A taste for classic company will, I hope, supercede the relish I once had for dissipation, for I already begin to feel the satisfaction of such a transition. There is an age & a season, in my opinion, for the indulgence of both these passions & propensities; they partake of a common nature, & the change of object can alone be realized, which in order to be useful, ought to be spontaneous. If I were disposed to enlarge upon this speculative strain, I should add, in spite of provoking your smiles that a young man seldom has a correct taste until he has a Mistress, real or imaginary, in possession or in action, as we lawyers say of other chases. The ladies will claim their privilege, in defiance of all the beauties of Homer, the ribaldry of Horrace or Ovid, the gall of Juvenal, the elegance of Virgil, the philosophy of Lucretius, or all the venerable Mentors, in lawn or buckram, of antient or modern days. The delicate tints & the fine contexture of a florid female skin, produce a much more powerful effect upon the organs of a gentleman, than all the collected wisdom of Socrates, Plato & Cicero, dressed in a splendid type & decorated with a gilt binding, whether of calf or of sheepskin. It is therefore not so much a matter of astonishment, that the living languages should animate the faculties & fire the fancy of youth & vigor and that a taste for the dead dialects should be the attribute of more mature years.

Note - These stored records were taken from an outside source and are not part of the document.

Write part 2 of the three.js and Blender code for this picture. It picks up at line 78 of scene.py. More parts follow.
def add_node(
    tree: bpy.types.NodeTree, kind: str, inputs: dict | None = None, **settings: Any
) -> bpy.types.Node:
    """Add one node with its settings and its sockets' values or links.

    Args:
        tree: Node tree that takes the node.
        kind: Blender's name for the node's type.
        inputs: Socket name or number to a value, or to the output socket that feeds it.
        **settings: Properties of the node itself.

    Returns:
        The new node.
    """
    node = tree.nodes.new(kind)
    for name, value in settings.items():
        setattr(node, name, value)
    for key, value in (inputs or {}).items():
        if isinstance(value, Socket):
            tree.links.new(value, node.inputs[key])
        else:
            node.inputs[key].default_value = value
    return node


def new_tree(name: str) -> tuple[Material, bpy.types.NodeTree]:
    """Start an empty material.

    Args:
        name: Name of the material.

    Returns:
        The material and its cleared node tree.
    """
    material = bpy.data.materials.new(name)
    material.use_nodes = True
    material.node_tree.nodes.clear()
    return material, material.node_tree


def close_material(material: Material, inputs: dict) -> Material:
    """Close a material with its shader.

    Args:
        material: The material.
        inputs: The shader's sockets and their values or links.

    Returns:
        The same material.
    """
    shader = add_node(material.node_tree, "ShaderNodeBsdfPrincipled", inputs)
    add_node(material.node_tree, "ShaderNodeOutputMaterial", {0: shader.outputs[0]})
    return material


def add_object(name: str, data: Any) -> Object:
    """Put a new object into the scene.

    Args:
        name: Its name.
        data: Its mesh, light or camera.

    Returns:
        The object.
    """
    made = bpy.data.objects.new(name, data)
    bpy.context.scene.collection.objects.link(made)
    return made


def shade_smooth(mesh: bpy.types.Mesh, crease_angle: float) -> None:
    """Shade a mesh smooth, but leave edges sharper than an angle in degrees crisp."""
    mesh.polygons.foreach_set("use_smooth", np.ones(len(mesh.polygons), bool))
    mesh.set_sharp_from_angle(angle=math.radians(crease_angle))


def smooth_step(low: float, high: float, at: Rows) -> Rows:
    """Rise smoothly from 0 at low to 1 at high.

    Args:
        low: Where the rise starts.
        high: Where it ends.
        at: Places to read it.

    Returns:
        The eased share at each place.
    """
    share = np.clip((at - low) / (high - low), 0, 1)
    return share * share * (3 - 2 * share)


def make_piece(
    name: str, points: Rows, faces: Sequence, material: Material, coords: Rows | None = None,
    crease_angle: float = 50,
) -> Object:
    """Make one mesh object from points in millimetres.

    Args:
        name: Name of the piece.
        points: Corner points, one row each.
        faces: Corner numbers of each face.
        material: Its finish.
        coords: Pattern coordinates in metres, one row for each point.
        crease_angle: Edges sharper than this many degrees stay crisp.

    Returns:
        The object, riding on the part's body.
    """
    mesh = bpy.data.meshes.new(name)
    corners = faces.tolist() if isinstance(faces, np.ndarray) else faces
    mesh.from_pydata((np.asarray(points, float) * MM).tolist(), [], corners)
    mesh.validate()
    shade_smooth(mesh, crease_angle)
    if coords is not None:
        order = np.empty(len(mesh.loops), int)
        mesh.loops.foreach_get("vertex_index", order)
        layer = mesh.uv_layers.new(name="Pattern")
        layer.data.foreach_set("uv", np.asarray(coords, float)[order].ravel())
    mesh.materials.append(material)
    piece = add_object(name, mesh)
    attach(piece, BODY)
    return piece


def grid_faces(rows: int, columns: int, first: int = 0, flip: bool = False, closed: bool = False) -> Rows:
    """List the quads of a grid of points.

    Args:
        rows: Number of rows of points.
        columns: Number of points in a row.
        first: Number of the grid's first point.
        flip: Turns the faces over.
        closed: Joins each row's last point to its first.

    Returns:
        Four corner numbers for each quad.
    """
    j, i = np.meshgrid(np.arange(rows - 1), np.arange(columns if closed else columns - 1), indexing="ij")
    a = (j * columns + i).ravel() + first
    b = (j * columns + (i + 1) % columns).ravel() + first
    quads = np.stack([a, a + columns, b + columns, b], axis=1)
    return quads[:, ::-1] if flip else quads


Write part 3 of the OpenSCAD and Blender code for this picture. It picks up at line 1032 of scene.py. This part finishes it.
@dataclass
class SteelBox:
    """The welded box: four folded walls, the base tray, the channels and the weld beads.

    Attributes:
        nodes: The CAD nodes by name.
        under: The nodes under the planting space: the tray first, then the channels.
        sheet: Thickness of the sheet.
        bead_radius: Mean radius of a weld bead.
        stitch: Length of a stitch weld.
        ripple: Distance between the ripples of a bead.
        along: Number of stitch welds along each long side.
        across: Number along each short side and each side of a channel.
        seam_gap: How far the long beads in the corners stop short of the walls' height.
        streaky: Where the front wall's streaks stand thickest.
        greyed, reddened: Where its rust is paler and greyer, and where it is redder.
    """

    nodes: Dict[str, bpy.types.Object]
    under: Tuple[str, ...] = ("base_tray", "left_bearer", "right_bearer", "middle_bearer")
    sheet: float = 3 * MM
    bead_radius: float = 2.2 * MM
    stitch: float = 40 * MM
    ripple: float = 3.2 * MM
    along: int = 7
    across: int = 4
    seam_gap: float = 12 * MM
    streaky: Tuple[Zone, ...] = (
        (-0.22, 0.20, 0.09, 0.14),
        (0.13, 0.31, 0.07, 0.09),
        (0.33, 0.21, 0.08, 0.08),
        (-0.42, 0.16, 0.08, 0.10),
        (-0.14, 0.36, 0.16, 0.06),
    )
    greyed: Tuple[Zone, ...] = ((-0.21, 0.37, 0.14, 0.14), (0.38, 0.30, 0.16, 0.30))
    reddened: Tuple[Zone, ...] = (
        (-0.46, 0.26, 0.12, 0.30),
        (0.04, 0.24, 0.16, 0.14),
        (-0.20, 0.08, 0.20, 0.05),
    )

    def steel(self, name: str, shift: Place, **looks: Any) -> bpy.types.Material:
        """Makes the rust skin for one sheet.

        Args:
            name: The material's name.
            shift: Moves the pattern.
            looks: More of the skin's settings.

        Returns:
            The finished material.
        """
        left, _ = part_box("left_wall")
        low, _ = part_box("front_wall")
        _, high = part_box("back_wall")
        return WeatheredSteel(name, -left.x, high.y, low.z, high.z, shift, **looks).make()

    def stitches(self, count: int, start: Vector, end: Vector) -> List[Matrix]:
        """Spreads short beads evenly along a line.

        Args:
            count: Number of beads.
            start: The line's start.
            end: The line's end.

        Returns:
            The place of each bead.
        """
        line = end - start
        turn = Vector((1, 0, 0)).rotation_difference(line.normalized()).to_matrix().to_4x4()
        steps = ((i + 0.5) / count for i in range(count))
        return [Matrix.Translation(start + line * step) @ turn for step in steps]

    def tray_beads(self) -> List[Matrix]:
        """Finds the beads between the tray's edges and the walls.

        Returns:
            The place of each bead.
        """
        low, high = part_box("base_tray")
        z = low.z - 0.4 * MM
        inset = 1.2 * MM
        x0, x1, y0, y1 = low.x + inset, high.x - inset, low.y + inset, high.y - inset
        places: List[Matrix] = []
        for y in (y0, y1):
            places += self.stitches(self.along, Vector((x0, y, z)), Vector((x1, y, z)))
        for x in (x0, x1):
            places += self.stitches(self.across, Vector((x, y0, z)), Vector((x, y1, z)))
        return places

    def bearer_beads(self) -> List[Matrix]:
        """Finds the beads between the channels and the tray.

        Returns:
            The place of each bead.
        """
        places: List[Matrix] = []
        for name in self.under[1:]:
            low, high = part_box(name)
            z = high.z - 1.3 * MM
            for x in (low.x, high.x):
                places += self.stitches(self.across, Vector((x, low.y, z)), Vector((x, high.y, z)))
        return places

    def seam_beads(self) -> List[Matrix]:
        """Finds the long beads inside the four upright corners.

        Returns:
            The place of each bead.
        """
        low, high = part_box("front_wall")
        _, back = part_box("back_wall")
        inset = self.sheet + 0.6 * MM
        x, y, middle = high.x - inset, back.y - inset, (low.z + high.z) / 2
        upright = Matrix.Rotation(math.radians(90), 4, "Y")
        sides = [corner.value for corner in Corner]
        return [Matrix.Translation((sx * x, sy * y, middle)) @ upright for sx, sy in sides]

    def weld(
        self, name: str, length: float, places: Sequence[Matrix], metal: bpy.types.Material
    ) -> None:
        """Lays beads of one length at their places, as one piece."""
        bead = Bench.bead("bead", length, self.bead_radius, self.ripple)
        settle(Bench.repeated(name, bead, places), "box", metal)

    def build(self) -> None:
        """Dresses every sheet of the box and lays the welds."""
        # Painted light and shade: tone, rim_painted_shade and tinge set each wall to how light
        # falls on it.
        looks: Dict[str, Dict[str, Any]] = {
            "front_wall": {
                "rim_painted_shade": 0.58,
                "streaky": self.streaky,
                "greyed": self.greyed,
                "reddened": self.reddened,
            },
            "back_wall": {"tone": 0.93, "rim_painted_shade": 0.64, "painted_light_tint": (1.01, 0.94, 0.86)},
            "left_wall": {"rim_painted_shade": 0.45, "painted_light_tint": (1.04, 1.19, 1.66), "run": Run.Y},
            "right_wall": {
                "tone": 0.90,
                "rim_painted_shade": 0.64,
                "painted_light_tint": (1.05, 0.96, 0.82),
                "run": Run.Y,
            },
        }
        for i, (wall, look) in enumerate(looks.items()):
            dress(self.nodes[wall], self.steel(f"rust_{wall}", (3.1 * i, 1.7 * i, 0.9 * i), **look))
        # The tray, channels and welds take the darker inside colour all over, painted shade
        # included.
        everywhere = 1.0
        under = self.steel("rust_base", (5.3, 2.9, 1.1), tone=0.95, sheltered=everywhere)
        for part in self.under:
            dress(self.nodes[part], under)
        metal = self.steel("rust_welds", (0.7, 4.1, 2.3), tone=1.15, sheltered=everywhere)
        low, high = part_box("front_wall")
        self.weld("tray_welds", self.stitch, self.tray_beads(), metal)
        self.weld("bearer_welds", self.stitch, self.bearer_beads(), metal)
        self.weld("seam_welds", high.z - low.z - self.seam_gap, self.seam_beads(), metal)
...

I am unacquainted with the writings of Lucretius and believe he is not among my books; you will confer a favor upon me therefore, by suffering him to travel with you hither, and introducing him to 565 my acquaintance in the course of the winter.3 I derive much more pleasure from the perusal of an antient author in the company of a third person than in reading by myself. I can readily entertain the correctness of your remark, that the philosophy of the modern school is but a copy & a plagiarism from an antique original. Our poets, historians & moralists, are indebted to the same copious source for their chief beauties & excellence. Few of them equal, & none surpass, the models they assume to follow.

With the most ardent wishes for the continuance of your health and that your journey hither may be prosperous, I remain / Your Son

Thomas B Adams

RC (Adams Papers); internal address: “The President of the U.S.”

1.

In his letter to TBA of 14 Sept. JA noted that he looked forward to their residing together. He also endorsed TBA’s reading in the classics and encouraged him in his fledgling law career (excerpt printed in Charles Hamilton Autographs, Catalog No. 57, items 3, 4).

2.

The Walpole, N.H., Farmer’s Weekly Museum, 29 July, offered a tribute to “certain amiable, ingenious, and dignified characters in the female world,” noting the publication of Sarah Wentworth Apthorp Morton’s poem “To Time” and praising AA, as quoted by TBA.

3.

JA’s library at MB includes Titus Lucretius Carus, Of the Nature of Things, transl. Thomas Creech, 2 vols., London, 1714, and the same work in Latin and English prose, London, 1743 ( Catalogue of JA’s Library ).